→ Task statement: Find the line containing "obj.matrix_world = world", then output it and every line after it through the end of the listing below, exactly as written.
··· Source data ···
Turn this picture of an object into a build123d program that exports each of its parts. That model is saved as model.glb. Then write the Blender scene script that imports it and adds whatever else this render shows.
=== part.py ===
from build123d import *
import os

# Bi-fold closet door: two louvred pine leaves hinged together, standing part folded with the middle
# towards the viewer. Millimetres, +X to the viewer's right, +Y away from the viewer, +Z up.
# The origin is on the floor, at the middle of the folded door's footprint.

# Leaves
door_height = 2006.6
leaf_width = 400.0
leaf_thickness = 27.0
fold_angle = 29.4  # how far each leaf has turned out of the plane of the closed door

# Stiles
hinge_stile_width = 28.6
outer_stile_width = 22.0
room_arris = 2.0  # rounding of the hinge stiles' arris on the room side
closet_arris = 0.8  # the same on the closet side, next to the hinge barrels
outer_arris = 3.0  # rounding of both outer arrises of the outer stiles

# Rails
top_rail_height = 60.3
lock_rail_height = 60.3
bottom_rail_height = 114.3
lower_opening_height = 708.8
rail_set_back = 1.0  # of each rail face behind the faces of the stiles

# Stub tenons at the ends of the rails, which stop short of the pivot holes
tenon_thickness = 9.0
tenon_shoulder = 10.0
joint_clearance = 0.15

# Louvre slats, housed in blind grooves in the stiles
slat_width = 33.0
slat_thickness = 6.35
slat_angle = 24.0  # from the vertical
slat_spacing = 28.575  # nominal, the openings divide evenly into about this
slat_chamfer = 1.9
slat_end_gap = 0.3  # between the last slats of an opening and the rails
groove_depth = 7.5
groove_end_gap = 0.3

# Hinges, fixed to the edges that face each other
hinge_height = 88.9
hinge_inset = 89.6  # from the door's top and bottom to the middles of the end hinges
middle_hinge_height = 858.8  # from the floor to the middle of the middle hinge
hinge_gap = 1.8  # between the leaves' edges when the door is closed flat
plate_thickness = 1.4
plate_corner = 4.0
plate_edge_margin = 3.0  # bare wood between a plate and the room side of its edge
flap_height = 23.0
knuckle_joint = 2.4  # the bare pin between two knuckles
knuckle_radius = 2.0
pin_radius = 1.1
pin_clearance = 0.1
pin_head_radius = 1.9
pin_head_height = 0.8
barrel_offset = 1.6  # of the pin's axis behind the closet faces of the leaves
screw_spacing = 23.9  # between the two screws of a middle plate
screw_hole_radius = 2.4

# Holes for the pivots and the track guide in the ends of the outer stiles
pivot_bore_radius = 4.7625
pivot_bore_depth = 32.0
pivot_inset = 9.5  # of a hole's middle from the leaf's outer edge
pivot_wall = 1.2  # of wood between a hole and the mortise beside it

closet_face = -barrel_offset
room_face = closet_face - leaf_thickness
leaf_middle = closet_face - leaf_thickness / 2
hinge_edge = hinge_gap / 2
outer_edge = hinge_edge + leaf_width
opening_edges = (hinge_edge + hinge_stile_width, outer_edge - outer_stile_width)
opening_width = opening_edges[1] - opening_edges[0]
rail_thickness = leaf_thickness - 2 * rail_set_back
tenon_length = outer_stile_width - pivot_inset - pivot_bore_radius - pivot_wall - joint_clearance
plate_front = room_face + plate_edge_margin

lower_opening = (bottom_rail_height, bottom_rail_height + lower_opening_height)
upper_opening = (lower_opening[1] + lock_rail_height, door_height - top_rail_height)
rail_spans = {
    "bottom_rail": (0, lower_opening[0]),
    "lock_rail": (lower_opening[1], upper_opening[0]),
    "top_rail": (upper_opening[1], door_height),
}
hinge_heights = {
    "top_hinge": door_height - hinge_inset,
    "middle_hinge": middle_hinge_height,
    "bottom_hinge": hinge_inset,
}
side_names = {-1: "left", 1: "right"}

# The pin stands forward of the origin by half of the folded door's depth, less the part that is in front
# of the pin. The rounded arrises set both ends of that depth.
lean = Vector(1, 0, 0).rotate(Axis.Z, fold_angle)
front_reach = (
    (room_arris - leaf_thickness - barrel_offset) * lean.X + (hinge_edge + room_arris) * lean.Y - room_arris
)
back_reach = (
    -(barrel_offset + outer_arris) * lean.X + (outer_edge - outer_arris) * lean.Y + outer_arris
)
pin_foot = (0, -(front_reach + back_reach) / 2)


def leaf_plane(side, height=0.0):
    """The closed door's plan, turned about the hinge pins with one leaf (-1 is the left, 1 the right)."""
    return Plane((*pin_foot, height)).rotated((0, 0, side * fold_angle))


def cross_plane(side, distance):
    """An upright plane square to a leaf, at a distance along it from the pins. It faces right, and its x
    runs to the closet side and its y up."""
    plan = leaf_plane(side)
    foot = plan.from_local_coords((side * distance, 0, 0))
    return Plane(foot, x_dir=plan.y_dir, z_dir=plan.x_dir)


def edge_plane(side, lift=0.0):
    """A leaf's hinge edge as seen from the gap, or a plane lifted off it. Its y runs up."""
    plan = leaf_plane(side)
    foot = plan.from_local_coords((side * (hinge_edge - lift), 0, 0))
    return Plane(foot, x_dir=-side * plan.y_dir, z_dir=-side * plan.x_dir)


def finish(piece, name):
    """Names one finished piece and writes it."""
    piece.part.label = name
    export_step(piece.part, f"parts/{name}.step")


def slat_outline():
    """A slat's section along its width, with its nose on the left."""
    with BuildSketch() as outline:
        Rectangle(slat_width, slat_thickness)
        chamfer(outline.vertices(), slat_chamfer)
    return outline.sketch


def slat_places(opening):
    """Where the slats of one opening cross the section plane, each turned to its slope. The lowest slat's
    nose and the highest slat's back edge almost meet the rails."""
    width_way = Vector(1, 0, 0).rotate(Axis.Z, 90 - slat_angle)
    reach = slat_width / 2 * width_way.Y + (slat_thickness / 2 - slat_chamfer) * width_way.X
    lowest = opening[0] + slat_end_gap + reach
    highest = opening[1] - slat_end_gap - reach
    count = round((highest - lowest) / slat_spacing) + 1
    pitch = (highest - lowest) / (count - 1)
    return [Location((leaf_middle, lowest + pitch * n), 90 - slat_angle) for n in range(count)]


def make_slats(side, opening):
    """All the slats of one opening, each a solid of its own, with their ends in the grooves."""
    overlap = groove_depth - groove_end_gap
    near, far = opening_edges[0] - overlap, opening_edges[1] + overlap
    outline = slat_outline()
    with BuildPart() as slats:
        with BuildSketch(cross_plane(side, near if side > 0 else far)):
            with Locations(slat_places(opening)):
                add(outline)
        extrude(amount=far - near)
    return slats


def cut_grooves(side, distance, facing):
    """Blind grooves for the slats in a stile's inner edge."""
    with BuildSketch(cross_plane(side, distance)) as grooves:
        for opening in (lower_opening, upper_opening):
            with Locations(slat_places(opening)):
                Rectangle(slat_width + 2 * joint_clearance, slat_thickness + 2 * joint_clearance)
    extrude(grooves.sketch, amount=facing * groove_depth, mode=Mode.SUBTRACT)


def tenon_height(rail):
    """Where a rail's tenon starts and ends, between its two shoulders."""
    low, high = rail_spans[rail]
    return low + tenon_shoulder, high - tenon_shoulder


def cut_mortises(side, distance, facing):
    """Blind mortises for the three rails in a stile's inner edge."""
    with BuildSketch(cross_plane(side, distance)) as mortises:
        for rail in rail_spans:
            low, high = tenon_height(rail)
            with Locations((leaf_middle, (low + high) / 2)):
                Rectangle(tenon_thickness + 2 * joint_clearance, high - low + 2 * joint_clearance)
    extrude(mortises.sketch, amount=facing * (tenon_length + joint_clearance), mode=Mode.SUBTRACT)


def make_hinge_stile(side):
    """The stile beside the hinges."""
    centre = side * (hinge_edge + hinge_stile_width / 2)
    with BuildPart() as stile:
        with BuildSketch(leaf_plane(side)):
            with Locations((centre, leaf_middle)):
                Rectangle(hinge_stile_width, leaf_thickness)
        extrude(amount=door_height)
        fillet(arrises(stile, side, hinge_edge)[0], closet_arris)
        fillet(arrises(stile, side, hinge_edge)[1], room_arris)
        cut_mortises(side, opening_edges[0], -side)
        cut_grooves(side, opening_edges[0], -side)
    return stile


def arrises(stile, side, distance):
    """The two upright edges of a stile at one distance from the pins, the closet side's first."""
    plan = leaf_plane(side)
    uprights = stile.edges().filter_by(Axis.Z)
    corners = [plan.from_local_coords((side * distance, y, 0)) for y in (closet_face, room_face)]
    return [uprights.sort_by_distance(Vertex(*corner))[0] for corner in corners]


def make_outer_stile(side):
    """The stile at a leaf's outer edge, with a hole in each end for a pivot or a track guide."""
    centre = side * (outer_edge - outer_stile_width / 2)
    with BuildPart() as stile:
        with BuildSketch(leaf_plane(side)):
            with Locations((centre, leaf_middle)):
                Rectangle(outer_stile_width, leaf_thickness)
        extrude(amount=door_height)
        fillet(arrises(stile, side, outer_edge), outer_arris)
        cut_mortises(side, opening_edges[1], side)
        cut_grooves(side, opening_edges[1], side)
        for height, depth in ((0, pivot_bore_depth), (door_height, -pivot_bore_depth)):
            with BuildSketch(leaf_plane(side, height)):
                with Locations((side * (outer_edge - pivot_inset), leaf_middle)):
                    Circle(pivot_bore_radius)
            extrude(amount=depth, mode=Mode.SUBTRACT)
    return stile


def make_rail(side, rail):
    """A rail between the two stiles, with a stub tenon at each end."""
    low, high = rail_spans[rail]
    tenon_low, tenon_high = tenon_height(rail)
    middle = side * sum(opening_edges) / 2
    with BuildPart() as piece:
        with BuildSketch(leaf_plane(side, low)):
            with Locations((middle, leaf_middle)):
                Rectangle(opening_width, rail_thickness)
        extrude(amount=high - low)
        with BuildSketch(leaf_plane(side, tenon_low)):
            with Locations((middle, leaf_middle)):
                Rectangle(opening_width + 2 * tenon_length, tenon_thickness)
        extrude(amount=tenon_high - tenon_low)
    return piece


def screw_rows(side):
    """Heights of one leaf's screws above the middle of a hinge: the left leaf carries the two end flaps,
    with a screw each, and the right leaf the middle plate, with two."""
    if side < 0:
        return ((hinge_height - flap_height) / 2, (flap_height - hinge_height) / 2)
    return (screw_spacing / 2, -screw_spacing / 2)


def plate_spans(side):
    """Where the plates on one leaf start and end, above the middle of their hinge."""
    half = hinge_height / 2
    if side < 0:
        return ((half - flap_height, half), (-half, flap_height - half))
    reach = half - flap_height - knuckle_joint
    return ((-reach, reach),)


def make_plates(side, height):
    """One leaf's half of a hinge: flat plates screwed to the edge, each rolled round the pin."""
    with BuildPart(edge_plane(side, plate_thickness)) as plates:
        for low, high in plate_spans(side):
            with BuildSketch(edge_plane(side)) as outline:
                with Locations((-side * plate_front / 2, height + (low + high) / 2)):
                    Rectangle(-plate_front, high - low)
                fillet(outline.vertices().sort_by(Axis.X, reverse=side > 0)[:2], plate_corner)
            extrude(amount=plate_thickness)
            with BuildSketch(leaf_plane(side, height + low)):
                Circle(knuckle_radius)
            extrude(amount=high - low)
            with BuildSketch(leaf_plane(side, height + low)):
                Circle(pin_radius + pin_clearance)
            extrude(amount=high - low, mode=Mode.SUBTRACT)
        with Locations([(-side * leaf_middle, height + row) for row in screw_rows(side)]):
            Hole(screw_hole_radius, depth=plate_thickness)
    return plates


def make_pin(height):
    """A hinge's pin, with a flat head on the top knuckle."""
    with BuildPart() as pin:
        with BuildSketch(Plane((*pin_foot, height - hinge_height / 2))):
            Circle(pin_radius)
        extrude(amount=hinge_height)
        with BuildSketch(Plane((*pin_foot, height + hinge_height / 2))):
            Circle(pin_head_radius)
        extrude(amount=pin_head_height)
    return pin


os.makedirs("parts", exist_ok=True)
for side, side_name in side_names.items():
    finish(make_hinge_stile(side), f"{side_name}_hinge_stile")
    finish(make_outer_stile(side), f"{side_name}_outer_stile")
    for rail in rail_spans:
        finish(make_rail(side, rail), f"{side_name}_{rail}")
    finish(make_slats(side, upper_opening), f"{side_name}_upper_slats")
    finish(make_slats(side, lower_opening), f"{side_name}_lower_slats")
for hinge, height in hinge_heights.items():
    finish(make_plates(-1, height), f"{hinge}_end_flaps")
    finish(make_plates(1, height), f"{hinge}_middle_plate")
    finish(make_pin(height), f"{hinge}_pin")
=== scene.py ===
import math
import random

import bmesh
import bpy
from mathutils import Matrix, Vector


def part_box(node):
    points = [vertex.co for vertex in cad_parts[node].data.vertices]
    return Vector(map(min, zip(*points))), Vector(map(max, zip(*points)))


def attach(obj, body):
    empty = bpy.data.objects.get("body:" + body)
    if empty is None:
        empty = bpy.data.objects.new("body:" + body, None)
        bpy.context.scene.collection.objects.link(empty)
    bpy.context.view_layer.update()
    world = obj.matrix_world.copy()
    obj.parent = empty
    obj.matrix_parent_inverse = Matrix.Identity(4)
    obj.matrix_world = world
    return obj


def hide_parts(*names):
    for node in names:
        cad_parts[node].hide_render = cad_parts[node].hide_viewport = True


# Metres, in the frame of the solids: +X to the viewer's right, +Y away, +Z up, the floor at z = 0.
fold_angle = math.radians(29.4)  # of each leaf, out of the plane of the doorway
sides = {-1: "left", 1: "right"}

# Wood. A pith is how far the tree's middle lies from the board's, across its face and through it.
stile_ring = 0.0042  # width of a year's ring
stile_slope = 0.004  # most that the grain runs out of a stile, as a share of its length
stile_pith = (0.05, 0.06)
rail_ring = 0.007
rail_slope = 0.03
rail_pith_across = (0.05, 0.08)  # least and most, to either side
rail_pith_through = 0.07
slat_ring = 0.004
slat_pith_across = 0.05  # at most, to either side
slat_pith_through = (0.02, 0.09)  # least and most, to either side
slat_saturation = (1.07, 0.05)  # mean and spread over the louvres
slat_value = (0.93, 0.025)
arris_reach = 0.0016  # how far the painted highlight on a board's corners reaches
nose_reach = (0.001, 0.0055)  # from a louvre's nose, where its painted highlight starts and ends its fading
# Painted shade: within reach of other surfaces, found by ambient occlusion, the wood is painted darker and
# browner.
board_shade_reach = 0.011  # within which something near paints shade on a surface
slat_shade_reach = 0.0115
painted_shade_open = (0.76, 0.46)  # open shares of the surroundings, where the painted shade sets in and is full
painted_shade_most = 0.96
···
→ Exercise solution:
    obj.matrix_world = world
    return obj


def hide_parts(*names):
    for node in names:
        cad_parts[node].hide_render = cad_parts[node].hide_viewport = True


# Metres, in the frame of the solids: +X to the viewer's right, +Y away, +Z up, the floor at z = 0.
fold_angle = math.radians(29.4)  # of each leaf, out of the plane of the doorway
sides = {-1: "left", 1: "right"}

# Wood. A pith is how far the tree's middle lies from the board's, across its face and through it.
stile_ring = 0.0042  # width of a year's ring
stile_slope = 0.004  # most that the grain runs out of a stile, as a share of its length
stile_pith = (0.05, 0.06)
rail_ring = 0.007
rail_slope = 0.03
rail_pith_across = (0.05, 0.08)  # least and most, to either side
rail_pith_through = 0.07
slat_ring = 0.004
slat_pith_across = 0.05  # at most, to either side
slat_pith_through = (0.02, 0.09)  # least and most, to either side
slat_saturation = (1.07, 0.05)  # mean and spread over the louvres
slat_value = (0.93, 0.025)
arris_reach = 0.0016  # how far the painted highlight on a board's corners reaches
nose_reach = (0.001, 0.0055)  # from a louvre's nose, where its painted highlight starts and ends its fading
# Painted shade: within reach of other surfaces, found by ambient occlusion, the wood is painted darker and
# browner.
board_shade_reach = 0.011  # within which something near paints shade on a surface
slat_shade_reach = 0.0115
painted_shade_open = (0.76, 0.46)  # open shares of the surroundings, where the painted shade sets in and is full
painted_shade_most = 0.96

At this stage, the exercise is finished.